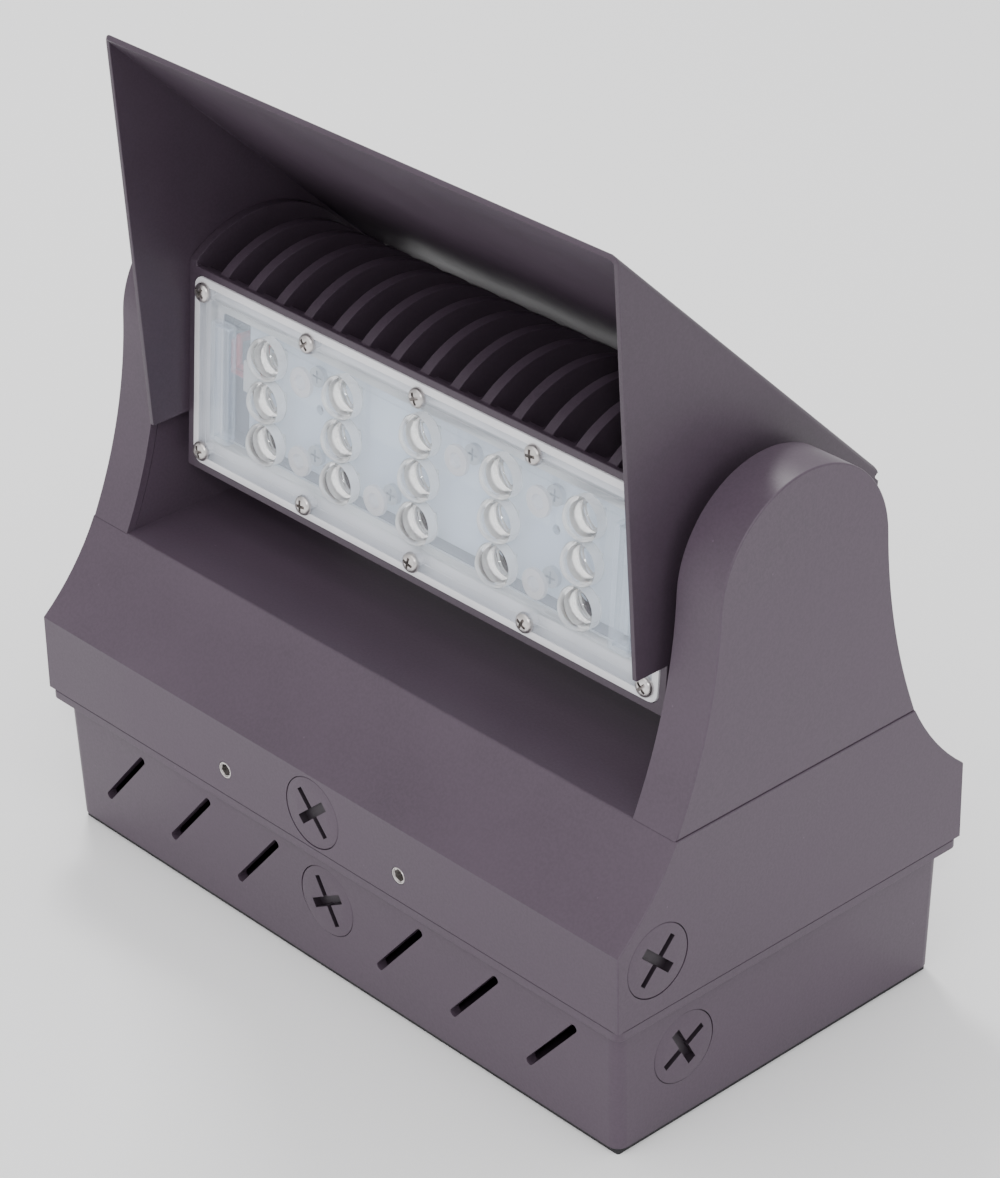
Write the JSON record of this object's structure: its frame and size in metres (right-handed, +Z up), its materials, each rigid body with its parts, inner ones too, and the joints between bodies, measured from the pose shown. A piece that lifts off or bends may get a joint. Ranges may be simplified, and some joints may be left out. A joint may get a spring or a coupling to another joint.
{
  "type": "wall pack light",
  "caption": "Outdoor wall light: a cast housing on a back box, with a finned LED head under a hood that tilts between two arms.",
  "frame": {"origin": "centre of the wall face, in the plane where the gasket meets the wall", "axes": "+Z points out from the wall, -Y is the LED side and points down once the light is on its wall, +X is to the right as seen from the LED side with +Z up the page"},
  "size_m": [0.232, 0.1274, 0.2428],
  "materials": {
    "bronze_casting": "fine-textured dark bronze powder coat on die-cast aluminium",
    "bronze_sheet": "fine-textured dark bronze powder coat on aluminium sheet",
    "foam": "matte",
    "nylon": "matte",
    "stainless": "bright",
    "zinc_screws": "zinc plated",
    "clear_lens": "clear polycarbonate with a frosted flange",
    "white_board": "white solder mask",
    "led_phosphor": "phosphor under clear silicone",
    "white_plastic": "matte",
    "lead_sheath": "smooth PVC",
    "driver_case": "matte",
    "nut_plastic": "smooth",
    "ground_green": "green dyed"
  },
  "bodies": {
    "base": {"wall_gasket": "foam", "back_box": "bronze_casting", "joint_gasket": "foam", "housing": "bronze_casting", "housing_set_screws": "stainless", "housing_entry_plugs": "bronze_casting", "box_entry_plugs": "bronze_casting", "left_arm_bracket": "bronze_casting", "right_arm_bracket": "bronze_casting", "left_arm_cover": "bronze_casting", "right_arm_cover": "bronze_casting", "arm_bolts": "zinc_screws", "cover_screws": "zinc_screws", "friction_washers": "nylon", "pivot_washers": "zinc_screws", "arm_leads": "lead_sheath", "lead_grommet": "foam", "driver": "driver_case", "driver_screws": "zinc_screws", "supply_leads": "lead_sheath", "wire_connectors": "nut_plastic", "ground_screw": "ground_green"},
    "head": {"pivot_sleeves": "zinc_screws", "pivot_nuts": "zinc_screws", "heatsink": "bronze_casting", "hood": "bronze_sheet", "hood_screws": "zinc_screws", "lens_plate": "clear_lens", "lens_gasket": "foam", "lens_screws": "stainless", "led_board": "white_board", "led_chips": "led_phosphor", "board_screws": "stainless", "led_connector": "white_plastic", "head_leads": "lead_sheath"}
  },
  "joints": [
    {"name": "head_tilt", "type": "hinge", "parent": "base", "child": "head", "pos_m": [0, 0, 0.149], "axis": [-1, 0, 0], "range_deg": [-4.8, 85.2]}
  ]
}
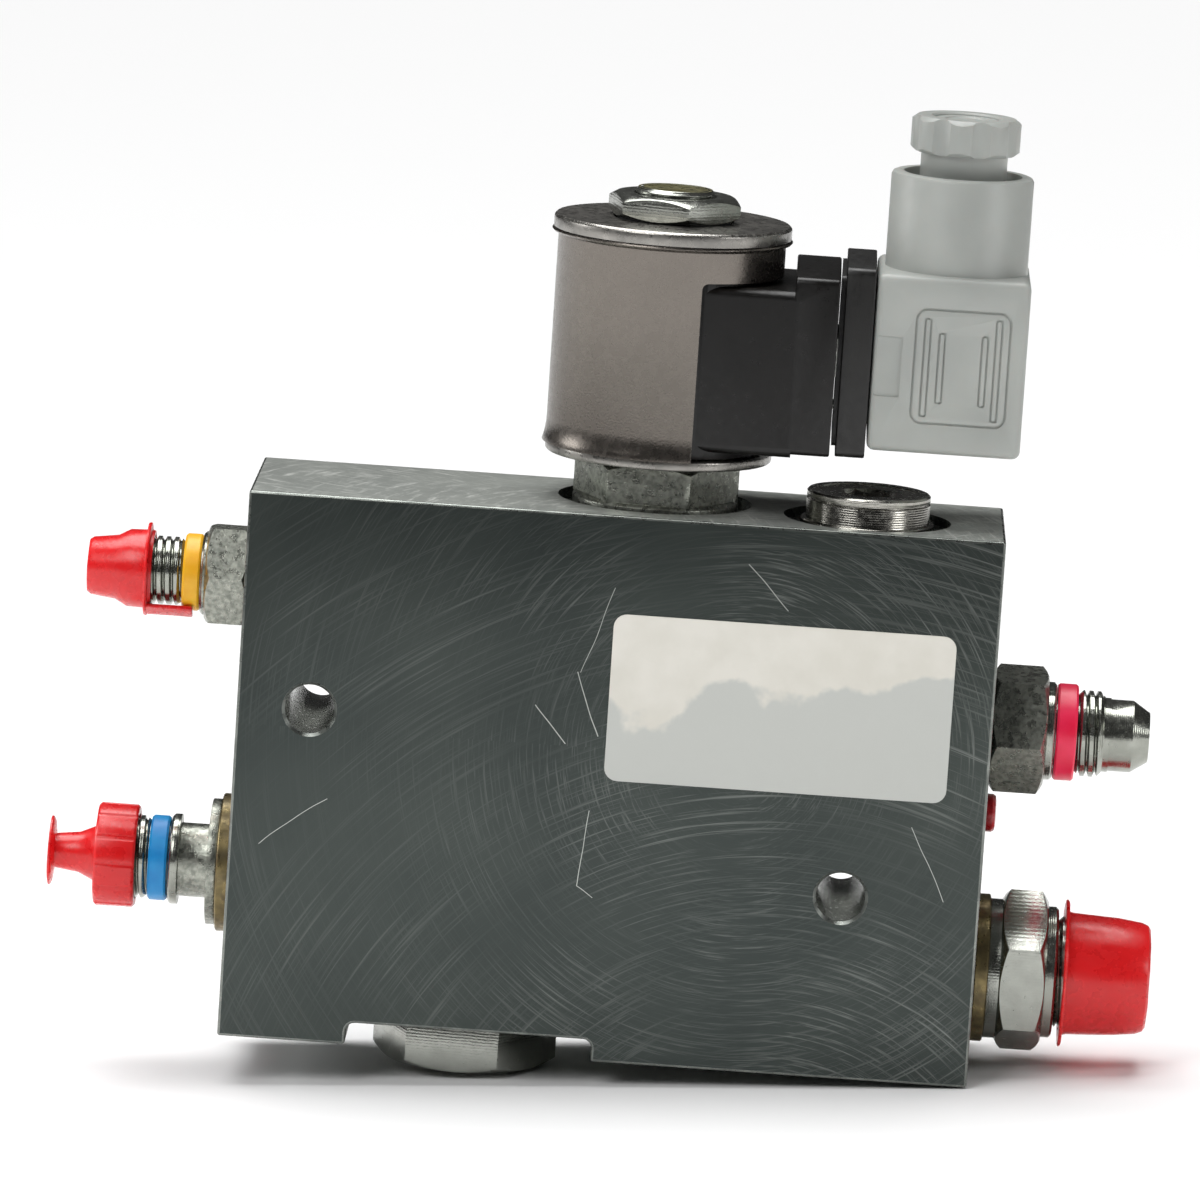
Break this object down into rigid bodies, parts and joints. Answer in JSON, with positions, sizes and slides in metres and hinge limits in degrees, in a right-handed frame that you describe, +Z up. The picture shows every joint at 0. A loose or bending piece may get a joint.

■ ■ ■ ■ ■

=== REQUIREMENTS ===
Copy out the data shown above without altering anything.

=== ANSWER TO THIS EXERCISE ===
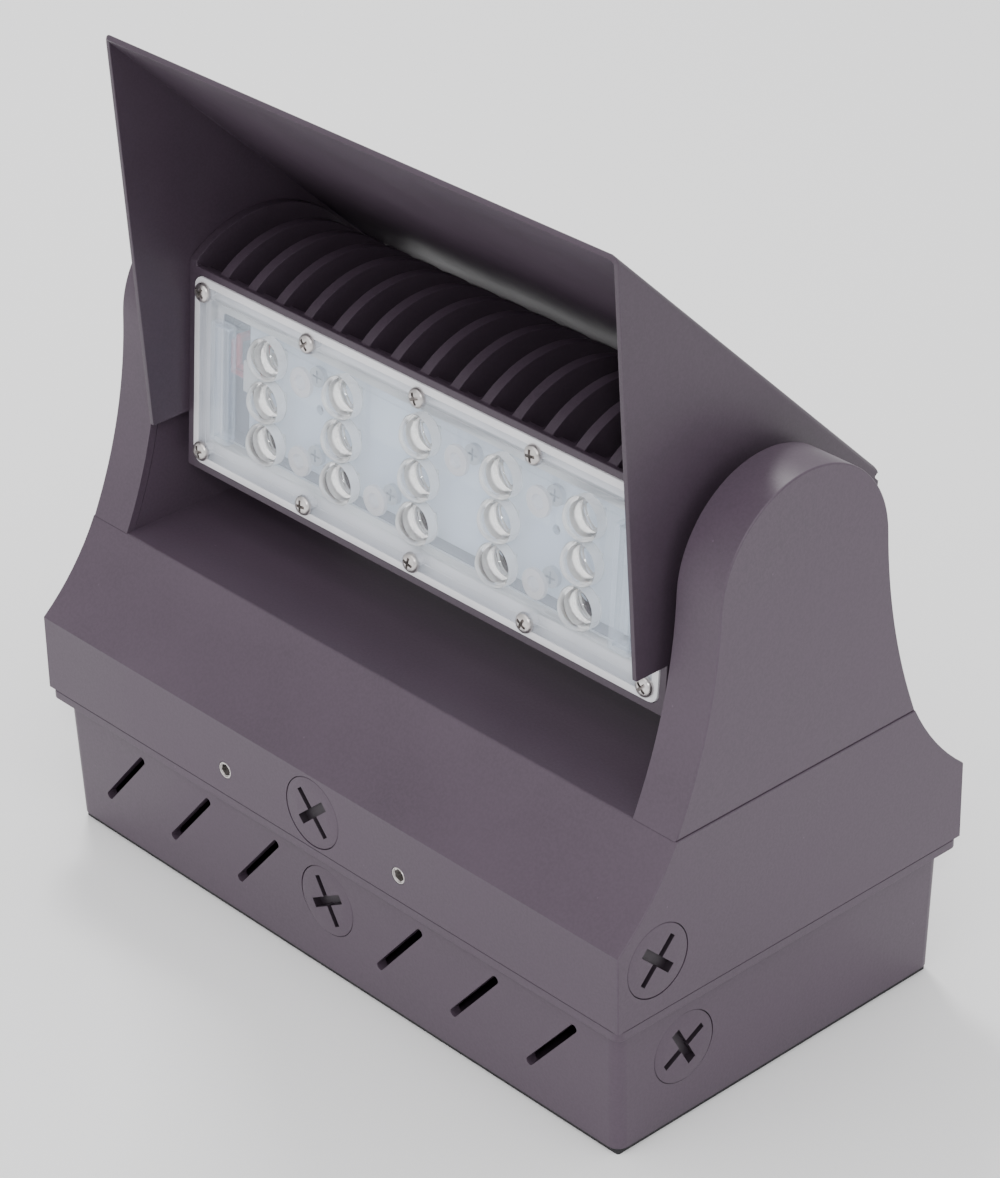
Write the JSON record of this object's structure: its frame and size in metres (right-handed, +Z up), its materials, each rigid body with its parts, inner ones too, and the joints between bodies, measured from the pose shown. A piece that lifts off or bends may get a joint. Ranges may be simplified, and some joints may be left out. A joint may get a spring or a coupling to another joint.
{
  "type": "wall pack light",
  "caption": "Outdoor wall light: a cast housing on a back box, with a finned LED head under a hood that tilts between two arms.",
  "frame": {"origin": "centre of the wall face, in the plane where the gasket meets the wall", "axes": "+Z points out from the wall, -Y is the LED side and points down once the light is on its wall, +X is to the right as seen from the LED side with +Z up the page"},
  "size_m": [0.232, 0.1274, 0.2428],
  "materials": {
    "bronze_casting": "fine-textured dark bronze powder coat on die-cast aluminium",
    "bronze_sheet": "fine-textured dark bronze powder coat on aluminium sheet",
    "foam": "matte",
    "nylon": "matte",
    "stainless": "bright",
    "zinc_screws": "zinc plated",
    "clear_lens": "clear polycarbonate with a frosted flange",
    "white_board": "white solder mask",
    "led_phosphor": "phosphor under clear silicone",
    "white_plastic": "matte",
    "lead_sheath": "smooth PVC",
    "driver_case": "matte",
    "nut_plastic": "smooth",
    "ground_green": "green dyed"
  },
  "bodies": {
    "base": {"wall_gasket": "foam", "back_box": "bronze_casting", "joint_gasket": "foam", "housing": "bronze_casting", "housing_set_screws": "stainless", "housing_entry_plugs": "bronze_casting", "box_entry_plugs": "bronze_casting", "left_arm_bracket": "bronze_casting", "right_arm_bracket": "bronze_casting", "left_arm_cover": "bronze_casting", "right_arm_cover": "bronze_casting", "arm_bolts": "zinc_screws", "cover_screws": "zinc_screws", "friction_washers": "nylon", "pivot_washers": "zinc_screws", "arm_leads": "lead_sheath", "lead_grommet": "foam", "driver": "driver_case", "driver_screws": "zinc_screws", "supply_leads": "lead_sheath", "wire_connectors": "nut_plastic", "ground_screw": "ground_green"},
    "head": {"pivot_sleeves": "zinc_screws", "pivot_nuts": "zinc_screws", "heatsink": "bronze_casting", "hood": "bronze_sheet", "hood_screws": "zinc_screws", "lens_plate": "clear_lens", "lens_gasket": "foam", "lens_screws": "stainless", "led_board": "white_board", "led_chips": "led_phosphor", "board_screws": "stainless", "led_connector": "white_plastic", "head_leads": "lead_sheath"}
  },
  "joints": [
    {"name": "head_tilt", "type": "hinge", "parent": "base", "child": "head", "pos_m": [0, 0, 0.149], "axis": [-1, 0, 0], "range_deg": [-4.8, 85.2]}
  ]
}
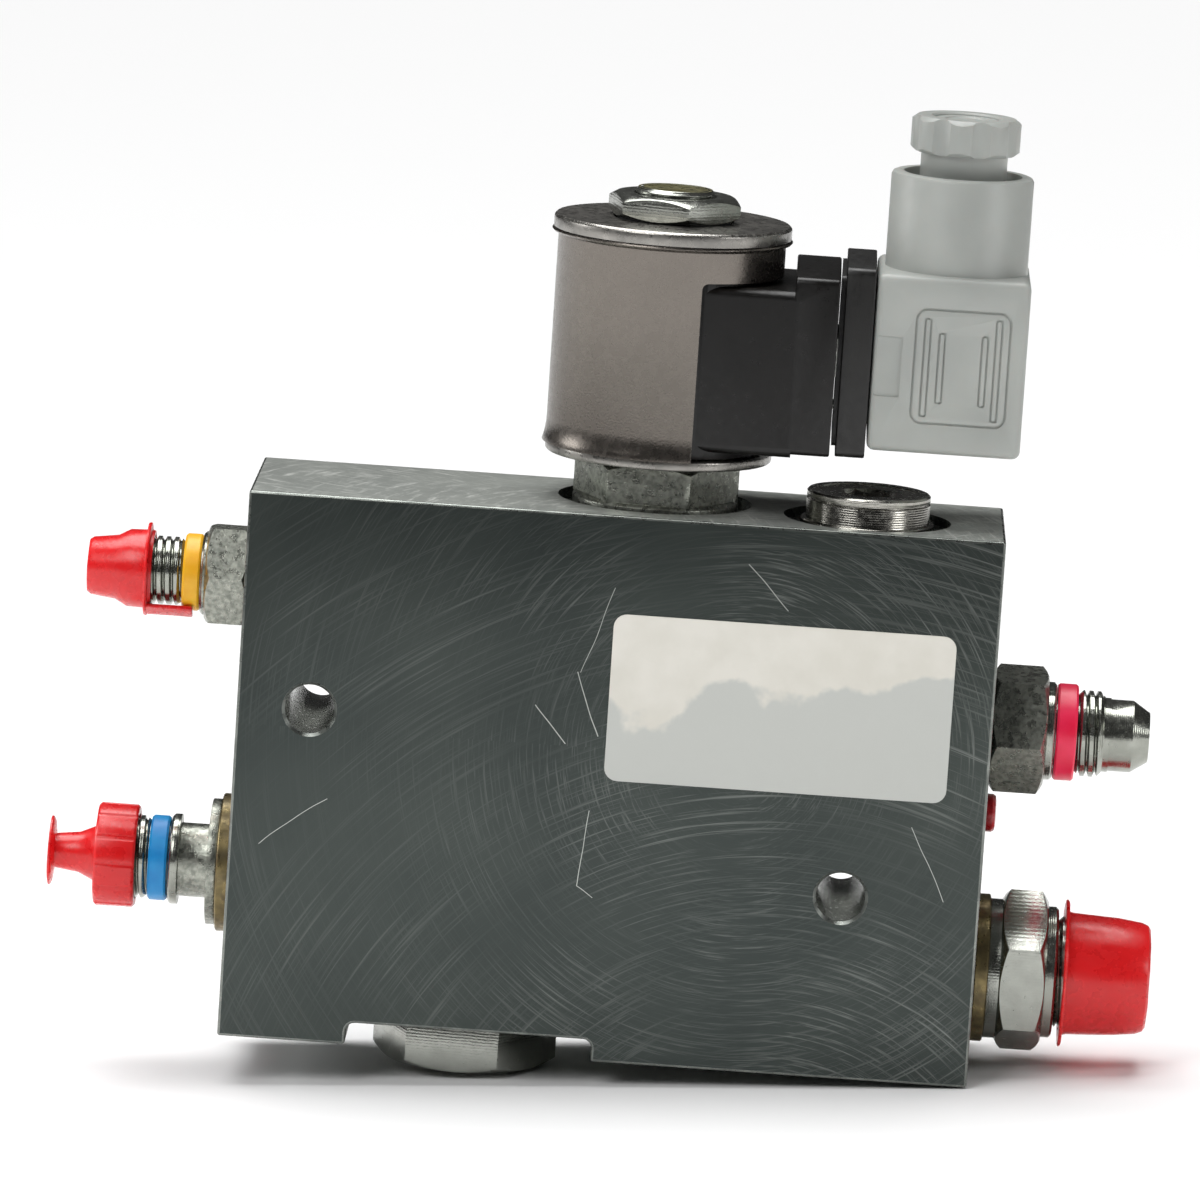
Break this object down into rigid bodies, parts and joints. Answer in JSON, with positions, sizes and slides in metres and hinge limits in degrees, in a right-handed frame that you describe, +Z up. The picture shows every joint at 0. A loose or bending piece may get a joint.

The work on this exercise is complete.